Exactly as written, print each record in the listing.

== Records for the exercise

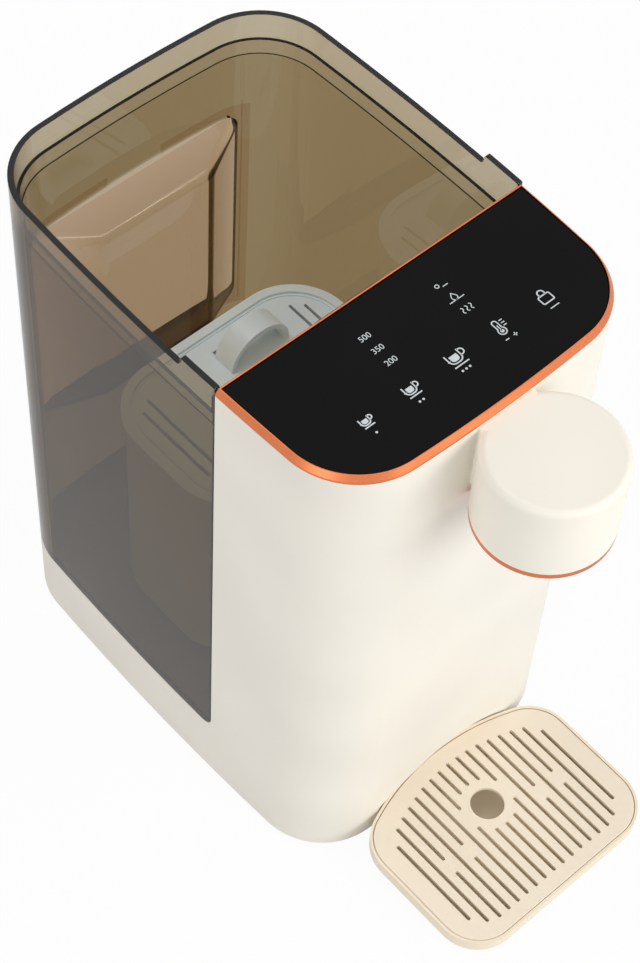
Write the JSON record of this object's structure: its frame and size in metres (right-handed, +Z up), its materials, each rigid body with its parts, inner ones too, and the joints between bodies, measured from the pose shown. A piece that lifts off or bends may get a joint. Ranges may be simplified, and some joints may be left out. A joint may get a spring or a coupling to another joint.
{
  "type": "instant hot water dispenser",
  "caption": "Countertop instant hot water dispenser: slim tower with touch panel and spout, transparent rear tank that lifts off, filter unit in the tank, pull-out drip tray.",
  "frame": {"origin": "middle of the overall box in plan, on the table", "axes": "+Z up, -Y towards the user at the spout, +X to the right seen from the front"},
  "size_m": [0.155, 0.2946, 0.284],
  "materials": {
    "cream_shell": "satin cream moulding",
    "cream_spout": "satin cream moulding",
    "copper_trim": "copper coloured plating",
    "black_glass": "black printed glass",
    "smoke_tank": "smoky brown transparent plastic",
    "white_filter": "white moulding",
    "filter_media": "dark granulate block",
    "tray_plastic": "satin cream moulding",
    "grille_plastic": "satin cream moulding",
    "dark_plastic": "dark moulding",
    "grey_plastic": "grey moulding",
    "clear_guide": "white light guide",
    "board_green": "coated circuit board",
    "steel": "plain steel",
    "zinc_sheet": "zinc coated sheet",
    "rubber_black": "black rubber",
    "silicone": "translucent silicone"
  },
  "bodies": {
    "base": {"main_shell": "cream_shell", "bottom_plate": "dark_plastic", "bottom_screws": "steel", "feet": "rubber_black", "trim_ring": "copper_trim", "glass_panel": "black_glass", "panel_carrier": "dark_plastic", "touch_board": "board_green", "board_screws": "steel", "light_guide": "clear_guide", "touch_springs": "steel", "spout_cover": "cream_spout", "spout_ring": "copper_trim", "spout_floor": "dark_plastic", "spout_screws": "steel", "nozzle": "silicone", "nozzle_seal": "rubber_black", "steam_separator": "grey_plastic", "outlet_hose": "silicone", "module_frame": "zinc_sheet", "frame_screws": "steel", "board_spacers": "steel", "power_board": "board_green", "board_components": "dark_plastic", "power_screws": "steel", "pump_mounts": "rubber_black", "pump_housing": "dark_plastic", "pump_motor": "steel", "flow_meter_body": "grey_plastic", "heater_tube": "steel", "heater_caps": "grey_plastic", "heater_bracket": "zinc_sheet", "thermal_cutouts": "dark_plastic", "outlet_sensor": "steel", "tank_socket": "dark_plastic", "socket_seal": "rubber_black", "socket_screws": "steel", "inlet_hose": "silicone", "pump_hose": "silicone", "heater_hose": "silicone", "hot_hose": "silicone", "hose_clips": "steel", "cord_gland": "rubber_black", "reed_switch": "dark_plastic"},
    "pump_rotor": {"pump_impeller": "grey_plastic"},
    "turbine": {"flow_turbine": "clear_guide"},
    "tank": {"tank_shell": "smoke_tank", "tank_valve_body": "dark_plastic", "valve_nut": "dark_plastic", "float_cage": "white_filter", "valve_spring": "steel"},
    "plunger": {"valve_plunger": "dark_plastic", "valve_seal": "rubber_black"},
    "float": {"level_float": "white_filter"},
    "filter": {"filter_case": "white_filter", "filter_media": "filter_media", "filter_seal": "rubber_black"},
    "filter_lid": {"filter_cover": "white_filter"},
    "tray": {"tray_body": "tray_plastic", "tray_grille": "grille_plastic"}
  },
  "joints": [
    {"name": "pump_spin", "type": "hinge", "parent": "base", "child": "pump_rotor", "pos_m": [0.025, -0.03405, 0.05], "axis": [0, 0, 1], "continuous": true},
    {"name": "turbine_spin", "type": "hinge", "parent": "base", "child": "turbine", "pos_m": [-0.028, -0.03405, 0.085], "axis": [0, 1, 0], "continuous": true},
    {"name": "tank_lift", "type": "slide", "parent": "base", "child": "tank", "axis": [0, 0, 1], "range_m": [0, 0.12]},
    {"name": "valve_plunge", "type": "slide", "parent": "tank", "child": "plunger", "axis": [0, 0, 1], "range_m": [0, 0.003], "stiffness_N_per_m": 300, "springref_m": -0.003, "deforming": ["valve_spring"]},
    {"name": "float_slide", "type": "slide", "parent": "tank", "child": "float", "axis": [0, 0, 1], "range_m": [0, 0.02]},
    {"name": "filter_lift", "type": "slide", "parent": "tank", "child": "filter", "axis": [0, 0, 1], "range_m": [0, 0.13]},
    {"name": "filter_cover_lift", "type": "slide", "parent": "filter", "child": "filter_lid", "axis": [0, 0, 1], "range_m": [0, 0.03]},
    {"name": "tray_pull", "type": "slide", "parent": "base", "child": "tray", "axis": [0, -1, 0], "range_m": [0, 0.08]}
  ]
}
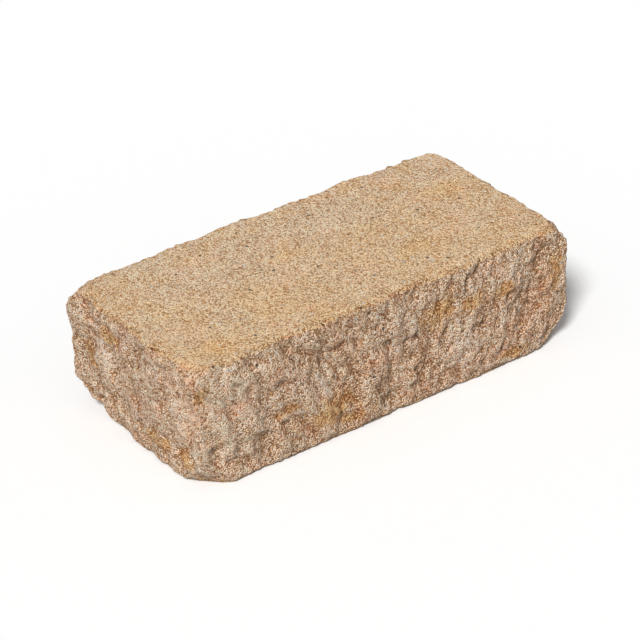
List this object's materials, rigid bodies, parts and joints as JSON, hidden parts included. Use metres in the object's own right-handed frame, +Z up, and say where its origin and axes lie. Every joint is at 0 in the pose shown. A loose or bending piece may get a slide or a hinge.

====

:: Result ::
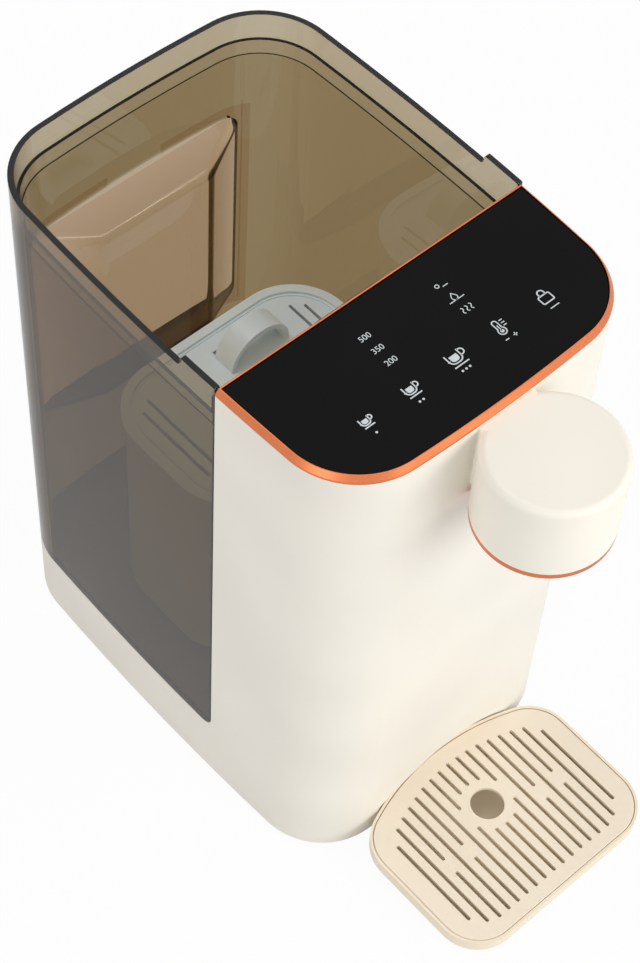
Write the JSON record of this object's structure: its frame and size in metres (right-handed, +Z up), its materials, each rigid body with its parts, inner ones too, and the joints between bodies, measured from the pose shown. A piece that lifts off or bends may get a joint. Ranges may be simplified, and some joints may be left out. A joint may get a spring or a coupling to another joint.
{
  "type": "instant hot water dispenser",
  "caption": "Countertop instant hot water dispenser: slim tower with touch panel and spout, transparent rear tank that lifts off, filter unit in the tank, pull-out drip tray.",
  "frame": {"origin": "middle of the overall box in plan, on the table", "axes": "+Z up, -Y towards the user at the spout, +X to the right seen from the front"},
  "size_m": [0.155, 0.2946, 0.284],
  "materials": {
    "cream_shell": "satin cream moulding",
    "cream_spout": "satin cream moulding",
    "copper_trim": "copper coloured plating",
    "black_glass": "black printed glass",
    "smoke_tank": "smoky brown transparent plastic",
    "white_filter": "white moulding",
    "filter_media": "dark granulate block",
    "tray_plastic": "satin cream moulding",
    "grille_plastic": "satin cream moulding",
    "dark_plastic": "dark moulding",
    "grey_plastic": "grey moulding",
    "clear_guide": "white light guide",
    "board_green": "coated circuit board",
    "steel": "plain steel",
    "zinc_sheet": "zinc coated sheet",
    "rubber_black": "black rubber",
    "silicone": "translucent silicone"
  },
  "bodies": {
    "base": {"main_shell": "cream_shell", "bottom_plate": "dark_plastic", "bottom_screws": "steel", "feet": "rubber_black", "trim_ring": "copper_trim", "glass_panel": "black_glass", "panel_carrier": "dark_plastic", "touch_board": "board_green", "board_screws": "steel", "light_guide": "clear_guide", "touch_springs": "steel", "spout_cover": "cream_spout", "spout_ring": "copper_trim", "spout_floor": "dark_plastic", "spout_screws": "steel", "nozzle": "silicone", "nozzle_seal": "rubber_black", "steam_separator": "grey_plastic", "outlet_hose": "silicone", "module_frame": "zinc_sheet", "frame_screws": "steel", "board_spacers": "steel", "power_board": "board_green", "board_components": "dark_plastic", "power_screws": "steel", "pump_mounts": "rubber_black", "pump_housing": "dark_plastic", "pump_motor": "steel", "flow_meter_body": "grey_plastic", "heater_tube": "steel", "heater_caps": "grey_plastic", "heater_bracket": "zinc_sheet", "thermal_cutouts": "dark_plastic", "outlet_sensor": "steel", "tank_socket": "dark_plastic", "socket_seal": "rubber_black", "socket_screws": "steel", "inlet_hose": "silicone", "pump_hose": "silicone", "heater_hose": "silicone", "hot_hose": "silicone", "hose_clips": "steel", "cord_gland": "rubber_black", "reed_switch": "dark_plastic"},
    "pump_rotor": {"pump_impeller": "grey_plastic"},
    "turbine": {"flow_turbine": "clear_guide"},
    "tank": {"tank_shell": "smoke_tank", "tank_valve_body": "dark_plastic", "valve_nut": "dark_plastic", "float_cage": "white_filter", "valve_spring": "steel"},
    "plunger": {"valve_plunger": "dark_plastic", "valve_seal": "rubber_black"},
    "float": {"level_float": "white_filter"},
    "filter": {"filter_case": "white_filter", "filter_media": "filter_media", "filter_seal": "rubber_black"},
    "filter_lid": {"filter_cover": "white_filter"},
    "tray": {"tray_body": "tray_plastic", "tray_grille": "grille_plastic"}
  },
  "joints": [
    {"name": "pump_spin", "type": "hinge", "parent": "base", "child": "pump_rotor", "pos_m": [0.025, -0.03405, 0.05], "axis": [0, 0, 1], "continuous": true},
    {"name": "turbine_spin", "type": "hinge", "parent": "base", "child": "turbine", "pos_m": [-0.028, -0.03405, 0.085], "axis": [0, 1, 0], "continuous": true},
    {"name": "tank_lift", "type": "slide", "parent": "base", "child": "tank", "axis": [0, 0, 1], "range_m": [0, 0.12]},
    {"name": "valve_plunge", "type": "slide", "parent": "tank", "child": "plunger", "axis": [0, 0, 1], "range_m": [0, 0.003], "stiffness_N_per_m": 300, "springref_m": -0.003, "deforming": ["valve_spring"]},
    {"name": "float_slide", "type": "slide", "parent": "tank", "child": "float", "axis": [0, 0, 1], "range_m": [0, 0.02]},
    {"name": "filter_lift", "type": "slide", "parent": "tank", "child": "filter", "axis": [0, 0, 1], "range_m": [0, 0.13]},
    {"name": "filter_cover_lift", "type": "slide", "parent": "filter", "child": "filter_lid", "axis": [0, 0, 1], "range_m": [0, 0.03]},
    {"name": "tray_pull", "type": "slide", "parent": "base", "child": "tray", "axis": [0, -1, 0], "range_m": [0, 0.08]}
  ]
}
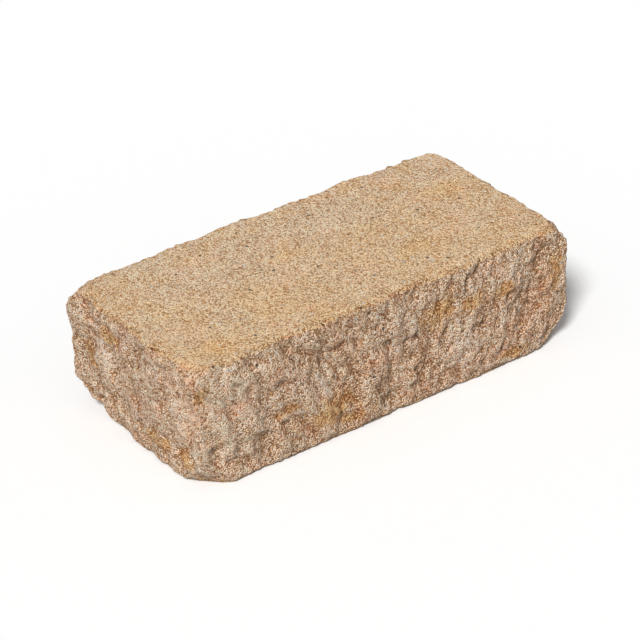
List this object's materials, rigid bodies, parts and joints as JSON, hidden parts included. Use metres in the object's own right-handed frame, +Z up, and say where its origin and axes lie. Every joint is at 0 in the pose shown. A loose or bending piece may get a slide or a hinge.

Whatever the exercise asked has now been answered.